Work to do
Go through the material and pull out every line with the string "from" in it.

Supplied data
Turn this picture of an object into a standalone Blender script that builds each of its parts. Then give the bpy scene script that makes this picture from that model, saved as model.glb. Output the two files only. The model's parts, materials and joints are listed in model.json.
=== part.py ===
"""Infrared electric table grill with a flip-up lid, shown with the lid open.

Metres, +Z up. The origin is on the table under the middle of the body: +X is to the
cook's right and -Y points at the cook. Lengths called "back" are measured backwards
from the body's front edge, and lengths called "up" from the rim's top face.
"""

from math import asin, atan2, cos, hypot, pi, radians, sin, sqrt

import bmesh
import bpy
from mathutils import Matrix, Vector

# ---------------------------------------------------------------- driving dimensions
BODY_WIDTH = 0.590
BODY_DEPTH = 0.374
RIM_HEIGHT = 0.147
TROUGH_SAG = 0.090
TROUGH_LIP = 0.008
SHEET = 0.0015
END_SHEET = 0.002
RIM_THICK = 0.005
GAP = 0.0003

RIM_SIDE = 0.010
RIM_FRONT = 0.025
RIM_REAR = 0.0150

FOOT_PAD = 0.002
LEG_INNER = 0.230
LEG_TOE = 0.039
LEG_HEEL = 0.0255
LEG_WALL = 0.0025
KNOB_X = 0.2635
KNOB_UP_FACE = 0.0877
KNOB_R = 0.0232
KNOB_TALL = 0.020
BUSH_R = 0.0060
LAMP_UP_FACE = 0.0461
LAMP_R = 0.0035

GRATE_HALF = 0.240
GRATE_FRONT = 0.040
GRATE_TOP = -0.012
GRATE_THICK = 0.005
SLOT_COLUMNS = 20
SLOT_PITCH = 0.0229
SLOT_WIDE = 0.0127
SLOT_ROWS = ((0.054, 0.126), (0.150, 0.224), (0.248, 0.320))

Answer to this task
Turn this picture of an object into a standalone Blender script that builds each of its parts. Then give the bpy scene script that makes this picture from that model, saved as model.glb. Output the two files only. The model's parts, materials and joints are listed in model.json.
from the body's front edge, and lengths called "up" from the rim's top face.
from math import asin, atan2, cos, hypot, pi, radians, sin, sqrt
from mathutils import Matrix, Vector